Per costruire un ritorno al futuro occorre però, in democrazia, creare le condizioni di richiesta generale, con prefiche invocanti, interne ed esterne, che chiamano l’Uomo della Provvidenza. Deja vù. Ecco dunque che si formula il gioco delle 3 carte. Peraltro i giocatori in campo, le cosiddette forze politiche, se lo sono apparecchiate da sole per la consueta e ben nota imbecillità.

Carta 1) un governo male assortito che ogni volta si contraddice, da ragione ad Orban dando torto a se stesso, invoca Mattei e costruisce lager, promette il mondo e consegna una manovrina asfittica e senza visione che manco il ragionier La Quaglia del catasto. Abbiamo la regina di picche.

Carta 2) un’opposizione gestita in modo confuso da Conte, l’avvocato laccato, e dall’innocua Schlein. Non hanno uno straccio di piano alternativo ed attaccano ora qui o là con l’unico obiettivo di mostrarsi in vita. Il due di coppe.

Carta 3) l’economia che continua ostinatamente a sopravvivere a tutti i tentativi di accopparla messi in campo dal tempo dell’euro prodiano. Il jolly.

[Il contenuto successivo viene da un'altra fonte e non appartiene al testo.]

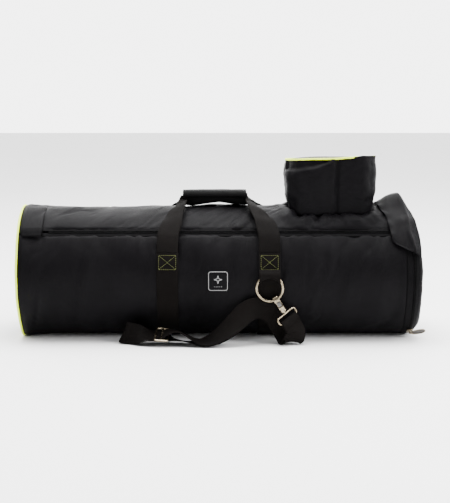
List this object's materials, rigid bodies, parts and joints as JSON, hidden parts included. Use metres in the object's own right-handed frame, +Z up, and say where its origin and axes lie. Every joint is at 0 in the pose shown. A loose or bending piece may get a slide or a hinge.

Mentre la regina di picche ed il due di coppe mostrano a tutti senza censure la loro sostanziale incapacità, la finanza internazionale ragiona col jolly. La moral suasion che le grandi strutture economiche – banche, multinazionali dell’energia, fondi – stanno attuando con la nostra imprenditoria è costante. Gli esiti si vedono nell’evidente insoddisfazione degli industriali verso la strategia d’uso del PNRR. Sarà questo tema, che ci condusse a Draghi, il pretesto per un prossimo, a mio avviso non lontano, emergere del tema governo tecnico.

Ed ecco perché viene intravista l’ipotesi del governo di scopo. Ad un certo punto l’ingestibile diventerà evidente. Si osserverà che non è tanto la sora Giorgia, il PD o l’avvocato ad avere fatto danno, ma la forma tecnica di costituzione dello stato fondata sul parlamentarismo. Si osserverà che aver prodotto un governo ogni 18 mesi ha dato all’insieme gestionale l’aspetto di un dugongo asimmetrico. Si farà notare che la democrazia è matura e si può permettere una forma nuova di costituzione. Si rimarcherà come la Francia o la Germania, con una figura centrale inamovibile per il tempo di legislatura, si consentono in ogni caso la stabilità e la coerenza progettuale. Si concluderà che è giunto il tempo di revisione per il terzo paese dell’Unione e che una tra le nazioni fondatrici, ha il dovere di modernizzarsi. Così, con il beneplacito internazionale si varerà il governo di scopo.

La strategia sarà semplice. Si dirà che certamente non può essere un governo di parte a dare all’Italia un nuovo assetto costituzionale e dunque si dovrà creare un governo di scopo, mirato alla gestione, ed in parallelo sarà varata una costituente sarà occupata a redigere la Grande Riforma coi tempi necessari e senza l’incombenza dell’amministrazione.

Fantascienza? Forse. Lo sapremo presto.

Possiamo farci qualcosa? No. A noi Cittadini, da sempre, è dato il ruolo di pubblico. Come dice Banjamin, spettatori costretti a vedere la piccola bottega degli errori, che chiamano politica. Compriamo il pop corn e speriamo in bene.